**THE REQUEST**
Every line of the records below should be restated exactly.

=-=-=-=-=

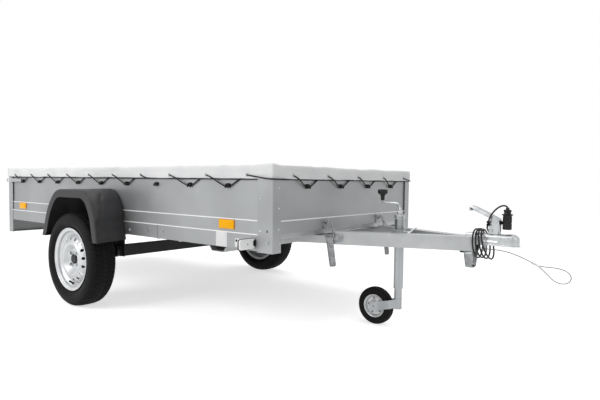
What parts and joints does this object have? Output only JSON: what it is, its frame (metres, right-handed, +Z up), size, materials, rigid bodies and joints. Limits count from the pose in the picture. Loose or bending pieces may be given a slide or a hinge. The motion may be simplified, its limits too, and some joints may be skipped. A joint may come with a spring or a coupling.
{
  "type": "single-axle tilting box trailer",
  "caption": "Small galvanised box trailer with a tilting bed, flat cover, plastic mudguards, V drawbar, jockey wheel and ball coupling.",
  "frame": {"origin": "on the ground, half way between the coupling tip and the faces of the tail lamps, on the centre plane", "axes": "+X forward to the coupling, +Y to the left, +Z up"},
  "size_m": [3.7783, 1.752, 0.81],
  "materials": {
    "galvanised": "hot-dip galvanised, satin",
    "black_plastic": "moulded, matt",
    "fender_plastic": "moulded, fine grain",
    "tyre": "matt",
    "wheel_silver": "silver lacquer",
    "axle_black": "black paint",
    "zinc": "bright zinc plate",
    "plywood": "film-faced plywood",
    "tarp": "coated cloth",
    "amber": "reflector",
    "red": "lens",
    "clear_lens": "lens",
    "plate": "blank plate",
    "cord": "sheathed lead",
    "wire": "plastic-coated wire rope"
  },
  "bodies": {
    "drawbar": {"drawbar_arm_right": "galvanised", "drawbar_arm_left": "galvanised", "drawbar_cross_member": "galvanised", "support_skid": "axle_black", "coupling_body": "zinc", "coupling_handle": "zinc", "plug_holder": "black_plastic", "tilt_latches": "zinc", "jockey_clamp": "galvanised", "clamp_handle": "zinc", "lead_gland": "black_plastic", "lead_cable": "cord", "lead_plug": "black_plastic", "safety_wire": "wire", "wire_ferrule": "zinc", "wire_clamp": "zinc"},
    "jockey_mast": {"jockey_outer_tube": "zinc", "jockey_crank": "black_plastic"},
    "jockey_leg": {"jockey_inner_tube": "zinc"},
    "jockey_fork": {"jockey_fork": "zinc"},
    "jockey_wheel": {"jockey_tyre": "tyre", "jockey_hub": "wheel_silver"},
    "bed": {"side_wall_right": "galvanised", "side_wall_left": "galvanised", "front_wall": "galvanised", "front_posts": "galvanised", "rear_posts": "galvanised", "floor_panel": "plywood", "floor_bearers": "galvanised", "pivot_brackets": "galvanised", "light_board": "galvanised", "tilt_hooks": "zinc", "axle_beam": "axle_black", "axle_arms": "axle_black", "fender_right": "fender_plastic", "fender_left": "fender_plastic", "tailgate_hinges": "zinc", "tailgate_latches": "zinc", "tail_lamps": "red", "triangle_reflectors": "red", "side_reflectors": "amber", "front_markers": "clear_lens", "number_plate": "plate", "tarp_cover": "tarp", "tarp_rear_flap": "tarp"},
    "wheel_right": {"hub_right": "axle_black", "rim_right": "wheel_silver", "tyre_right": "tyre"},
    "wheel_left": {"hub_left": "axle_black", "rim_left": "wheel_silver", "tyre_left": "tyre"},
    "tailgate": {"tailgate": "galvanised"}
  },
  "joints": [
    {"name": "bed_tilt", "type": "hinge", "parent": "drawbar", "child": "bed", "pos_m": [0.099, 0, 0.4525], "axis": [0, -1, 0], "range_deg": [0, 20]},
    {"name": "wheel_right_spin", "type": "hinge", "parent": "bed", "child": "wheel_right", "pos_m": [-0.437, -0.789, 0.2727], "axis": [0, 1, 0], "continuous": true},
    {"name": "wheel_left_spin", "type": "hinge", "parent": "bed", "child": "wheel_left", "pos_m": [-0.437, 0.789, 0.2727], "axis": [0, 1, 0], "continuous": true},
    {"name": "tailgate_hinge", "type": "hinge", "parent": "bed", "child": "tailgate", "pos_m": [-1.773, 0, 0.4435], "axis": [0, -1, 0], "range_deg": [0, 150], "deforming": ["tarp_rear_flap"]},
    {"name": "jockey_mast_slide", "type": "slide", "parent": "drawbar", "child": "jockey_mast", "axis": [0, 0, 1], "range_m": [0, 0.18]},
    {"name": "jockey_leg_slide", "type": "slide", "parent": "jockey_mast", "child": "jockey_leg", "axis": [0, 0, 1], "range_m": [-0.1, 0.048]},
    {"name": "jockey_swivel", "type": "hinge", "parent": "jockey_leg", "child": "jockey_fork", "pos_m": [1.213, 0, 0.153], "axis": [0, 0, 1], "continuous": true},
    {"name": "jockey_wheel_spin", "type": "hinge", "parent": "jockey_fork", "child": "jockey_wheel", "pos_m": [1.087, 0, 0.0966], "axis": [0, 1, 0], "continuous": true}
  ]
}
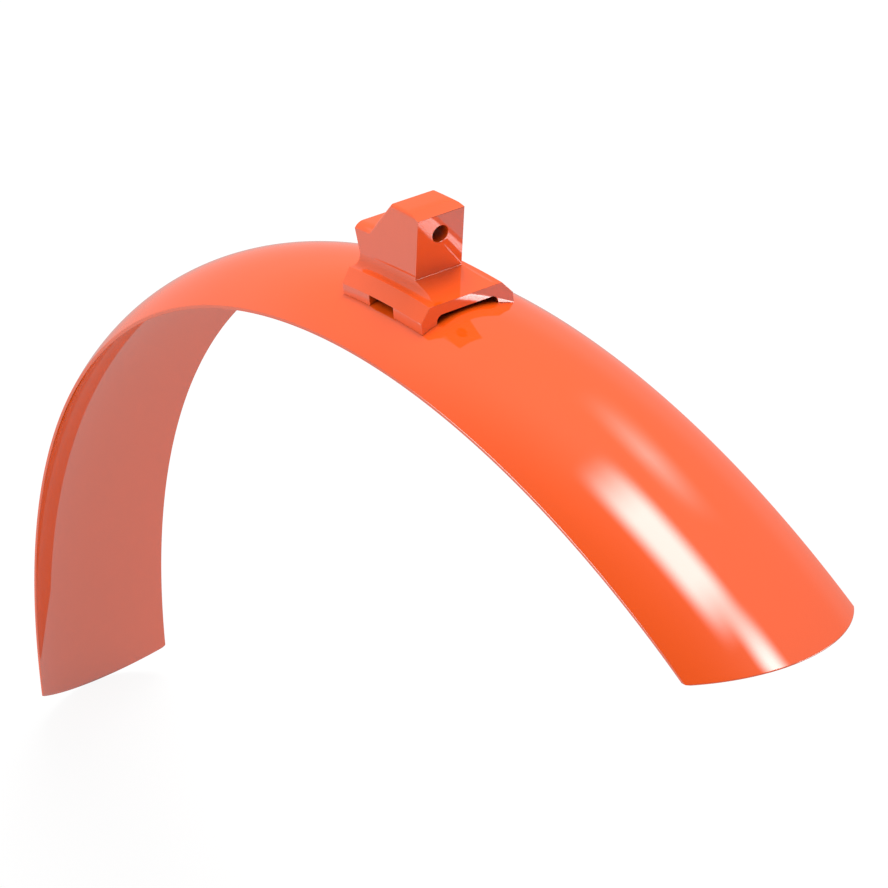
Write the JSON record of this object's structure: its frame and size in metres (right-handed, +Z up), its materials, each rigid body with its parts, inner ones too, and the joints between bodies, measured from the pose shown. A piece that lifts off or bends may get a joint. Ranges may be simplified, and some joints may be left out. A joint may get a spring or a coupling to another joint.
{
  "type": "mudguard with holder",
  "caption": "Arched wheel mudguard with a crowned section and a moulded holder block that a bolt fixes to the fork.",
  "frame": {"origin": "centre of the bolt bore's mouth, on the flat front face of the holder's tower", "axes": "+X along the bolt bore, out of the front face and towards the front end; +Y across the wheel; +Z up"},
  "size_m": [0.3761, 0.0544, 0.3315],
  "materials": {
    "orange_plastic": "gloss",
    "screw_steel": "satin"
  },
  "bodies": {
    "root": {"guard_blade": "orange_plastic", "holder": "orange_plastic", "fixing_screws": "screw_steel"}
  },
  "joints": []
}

=-=-=-=-=

**COMPLETE OUTPUT**
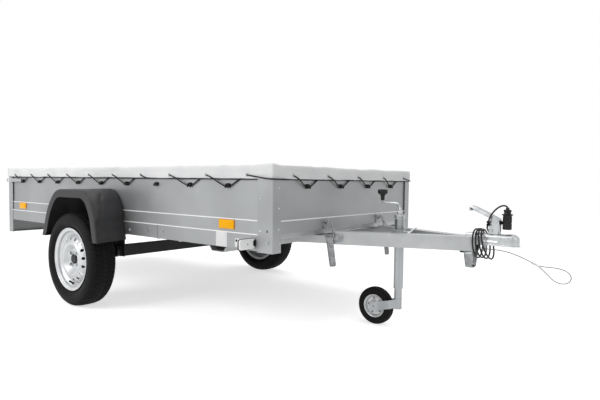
What parts and joints does this object have? Output only JSON: what it is, its frame (metres, right-handed, +Z up), size, materials, rigid bodies and joints. Limits count from the pose in the picture. Loose or bending pieces may be given a slide or a hinge. The motion may be simplified, its limits too, and some joints may be skipped. A joint may come with a spring or a coupling.
{
  "type": "single-axle tilting box trailer",
  "caption": "Small galvanised box trailer with a tilting bed, flat cover, plastic mudguards, V drawbar, jockey wheel and ball coupling.",
  "frame": {"origin": "on the ground, half way between the coupling tip and the faces of the tail lamps, on the centre plane", "axes": "+X forward to the coupling, +Y to the left, +Z up"},
  "size_m": [3.7783, 1.752, 0.81],
  "materials": {
    "galvanised": "hot-dip galvanised, satin",
    "black_plastic": "moulded, matt",
    "fender_plastic": "moulded, fine grain",
    "tyre": "matt",
    "wheel_silver": "silver lacquer",
    "axle_black": "black paint",
    "zinc": "bright zinc plate",
    "plywood": "film-faced plywood",
    "tarp": "coated cloth",
    "amber": "reflector",
    "red": "lens",
    "clear_lens": "lens",
    "plate": "blank plate",
    "cord": "sheathed lead",
    "wire": "plastic-coated wire rope"
  },
  "bodies": {
    "drawbar": {"drawbar_arm_right": "galvanised", "drawbar_arm_left": "galvanised", "drawbar_cross_member": "galvanised", "support_skid": "axle_black", "coupling_body": "zinc", "coupling_handle": "zinc", "plug_holder": "black_plastic", "tilt_latches": "zinc", "jockey_clamp": "galvanised", "clamp_handle": "zinc", "lead_gland": "black_plastic", "lead_cable": "cord", "lead_plug": "black_plastic", "safety_wire": "wire", "wire_ferrule": "zinc", "wire_clamp": "zinc"},
    "jockey_mast": {"jockey_outer_tube": "zinc", "jockey_crank": "black_plastic"},
    "jockey_leg": {"jockey_inner_tube": "zinc"},
    "jockey_fork": {"jockey_fork": "zinc"},
    "jockey_wheel": {"jockey_tyre": "tyre", "jockey_hub": "wheel_silver"},
    "bed": {"side_wall_right": "galvanised", "side_wall_left": "galvanised", "front_wall": "galvanised", "front_posts": "galvanised", "rear_posts": "galvanised", "floor_panel": "plywood", "floor_bearers": "galvanised", "pivot_brackets": "galvanised", "light_board": "galvanised", "tilt_hooks": "zinc", "axle_beam": "axle_black", "axle_arms": "axle_black", "fender_right": "fender_plastic", "fender_left": "fender_plastic", "tailgate_hinges": "zinc", "tailgate_latches": "zinc", "tail_lamps": "red", "triangle_reflectors": "red", "side_reflectors": "amber", "front_markers": "clear_lens", "number_plate": "plate", "tarp_cover": "tarp", "tarp_rear_flap": "tarp"},
    "wheel_right": {"hub_right": "axle_black", "rim_right": "wheel_silver", "tyre_right": "tyre"},
    "wheel_left": {"hub_left": "axle_black", "rim_left": "wheel_silver", "tyre_left": "tyre"},
    "tailgate": {"tailgate": "galvanised"}
  },
  "joints": [
    {"name": "bed_tilt", "type": "hinge", "parent": "drawbar", "child": "bed", "pos_m": [0.099, 0, 0.4525], "axis": [0, -1, 0], "range_deg": [0, 20]},
    {"name": "wheel_right_spin", "type": "hinge", "parent": "bed", "child": "wheel_right", "pos_m": [-0.437, -0.789, 0.2727], "axis": [0, 1, 0], "continuous": true},
    {"name": "wheel_left_spin", "type": "hinge", "parent": "bed", "child": "wheel_left", "pos_m": [-0.437, 0.789, 0.2727], "axis": [0, 1, 0], "continuous": true},
    {"name": "tailgate_hinge", "type": "hinge", "parent": "bed", "child": "tailgate", "pos_m": [-1.773, 0, 0.4435], "axis": [0, -1, 0], "range_deg": [0, 150], "deforming": ["tarp_rear_flap"]},
    {"name": "jockey_mast_slide", "type": "slide", "parent": "drawbar", "child": "jockey_mast", "axis": [0, 0, 1], "range_m": [0, 0.18]},
    {"name": "jockey_leg_slide", "type": "slide", "parent": "jockey_mast", "child": "jockey_leg", "axis": [0, 0, 1], "range_m": [-0.1, 0.048]},
    {"name": "jockey_swivel", "type": "hinge", "parent": "jockey_leg", "child": "jockey_fork", "pos_m": [1.213, 0, 0.153], "axis": [0, 0, 1], "continuous": true},
    {"name": "jockey_wheel_spin", "type": "hinge", "parent": "jockey_fork", "child": "jockey_wheel", "pos_m": [1.087, 0, 0.0966], "axis": [0, 1, 0], "continuous": true}
  ]
}
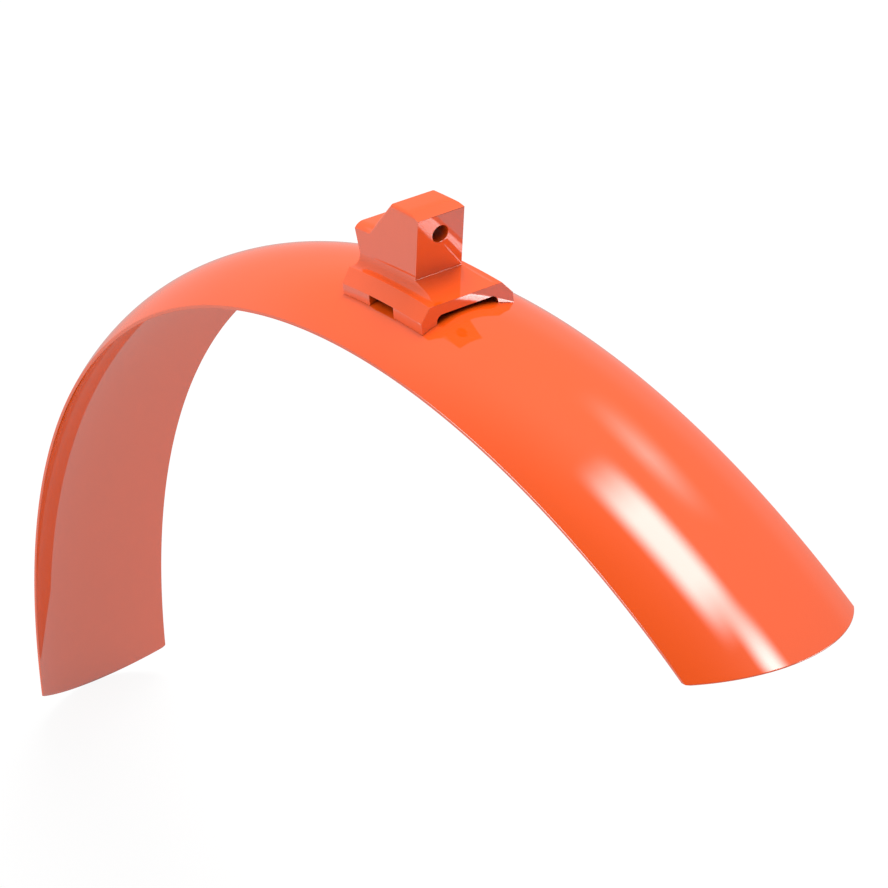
Write the JSON record of this object's structure: its frame and size in metres (right-handed, +Z up), its materials, each rigid body with its parts, inner ones too, and the joints between bodies, measured from the pose shown. A piece that lifts off or bends may get a joint. Ranges may be simplified, and some joints may be left out. A joint may get a spring or a coupling to another joint.
{
  "type": "mudguard with holder",
  "caption": "Arched wheel mudguard with a crowned section and a moulded holder block that a bolt fixes to the fork.",
  "frame": {"origin": "centre of the bolt bore's mouth, on the flat front face of the holder's tower", "axes": "+X along the bolt bore, out of the front face and towards the front end; +Y across the wheel; +Z up"},
  "size_m": [0.3761, 0.0544, 0.3315],
  "materials": {
    "orange_plastic": "gloss",
    "screw_steel": "satin"
  },
  "bodies": {
    "root": {"guard_blade": "orange_plastic", "holder": "orange_plastic", "fixing_screws": "screw_steel"}
  },
  "joints": []
}